For funds, this market is convenient for two reasons. First, it creates additional liquidity scenarios. Second, it helps maintain high valuations for companies that are not yet ready for an IPO but are already strategically valuable. As a result, mergers and acquisitions, along with structured private rounds, are becoming a normal part of the venture cycle rather than a sign of weakness.

Key Risks for Investors: Overheating Valuations, Excessive Concentration, and Pressure on Exit Models

Despite the market's strength, the current phase is not without vulnerabilities. Key risks remain evident:

  • too much capital concentration in AI startups;
  • valuation growth outpacing fundamental business metrics;
  • late-stage dependency on a limited number of future IPOs;
  • overvaluation of companies lacking a sustainable moat;
  • increased competition among funds, private equity, and strategic investors.

This is why strong venture investors are currently operating in parallel modes: aggressively competing for the best assets while simultaneously tightening discipline around entry price, deal terms, and liquidity scenarios.

What Venture Investors and Funds Should Watch on Thursday, April 23

  1. Will the growth in valuations for AI companies continue beyond a narrow circle of leaders?
  2. Will new signals emerge regarding IPOs and significant secondary deals?
  3. Will capital inflow into China and Asian AI startups persist?
  4. Will there be a shift toward robotics, fintech, and climate tech?
  5. Will major funds and corporations accelerate deals, fearing even higher valuations in the summer?

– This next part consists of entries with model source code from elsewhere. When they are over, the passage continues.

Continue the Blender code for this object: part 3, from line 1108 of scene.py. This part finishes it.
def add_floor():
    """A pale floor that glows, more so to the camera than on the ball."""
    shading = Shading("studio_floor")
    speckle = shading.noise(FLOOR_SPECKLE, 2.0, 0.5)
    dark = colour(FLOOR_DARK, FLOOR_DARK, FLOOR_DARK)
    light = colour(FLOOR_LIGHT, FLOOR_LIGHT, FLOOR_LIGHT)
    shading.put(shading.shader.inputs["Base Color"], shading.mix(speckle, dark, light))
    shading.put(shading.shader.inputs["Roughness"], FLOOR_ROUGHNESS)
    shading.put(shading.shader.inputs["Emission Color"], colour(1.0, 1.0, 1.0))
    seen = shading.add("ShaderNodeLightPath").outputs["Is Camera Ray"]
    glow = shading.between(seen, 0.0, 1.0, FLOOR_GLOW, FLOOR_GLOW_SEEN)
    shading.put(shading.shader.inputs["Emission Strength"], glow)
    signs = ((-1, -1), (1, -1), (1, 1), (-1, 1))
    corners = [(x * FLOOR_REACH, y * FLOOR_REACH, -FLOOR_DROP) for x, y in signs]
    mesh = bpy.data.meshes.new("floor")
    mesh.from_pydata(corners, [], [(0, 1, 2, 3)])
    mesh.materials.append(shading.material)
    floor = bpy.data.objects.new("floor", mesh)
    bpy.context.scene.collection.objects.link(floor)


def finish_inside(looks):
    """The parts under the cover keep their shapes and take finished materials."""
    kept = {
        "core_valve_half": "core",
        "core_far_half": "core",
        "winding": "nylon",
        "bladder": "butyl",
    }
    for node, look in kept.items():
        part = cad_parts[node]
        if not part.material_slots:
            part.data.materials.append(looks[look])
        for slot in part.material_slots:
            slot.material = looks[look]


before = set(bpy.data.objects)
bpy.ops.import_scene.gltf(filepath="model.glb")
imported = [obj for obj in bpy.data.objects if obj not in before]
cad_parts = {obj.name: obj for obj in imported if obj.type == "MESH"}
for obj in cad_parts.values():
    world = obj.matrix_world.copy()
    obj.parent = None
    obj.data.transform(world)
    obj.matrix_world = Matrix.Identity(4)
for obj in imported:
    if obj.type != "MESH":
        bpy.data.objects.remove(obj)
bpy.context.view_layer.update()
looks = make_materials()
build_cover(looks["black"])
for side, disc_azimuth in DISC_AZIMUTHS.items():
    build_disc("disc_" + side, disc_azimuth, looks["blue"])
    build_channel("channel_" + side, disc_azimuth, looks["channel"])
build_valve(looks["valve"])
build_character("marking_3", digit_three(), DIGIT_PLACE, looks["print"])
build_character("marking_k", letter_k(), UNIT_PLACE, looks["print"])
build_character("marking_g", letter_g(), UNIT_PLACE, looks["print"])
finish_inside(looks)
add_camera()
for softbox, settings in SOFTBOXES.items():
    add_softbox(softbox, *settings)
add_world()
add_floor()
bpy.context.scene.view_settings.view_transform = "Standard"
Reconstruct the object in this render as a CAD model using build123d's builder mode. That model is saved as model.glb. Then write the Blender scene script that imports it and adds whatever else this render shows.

The startup and venture investment news for April 23, 2026, presents a market where capital is moving quickly again, but no longer chaotically. Venture investments are rising, the number of strong companies is increasing, the IPO window is gradually reopening, and M&A alongside private markets are carving out new exit routes. Yet the principal tenet of 2026 remains unchanged: not all startups will win, but only those capable of demonstrating technological leadership, commercial scalability, and strategic value for the global market.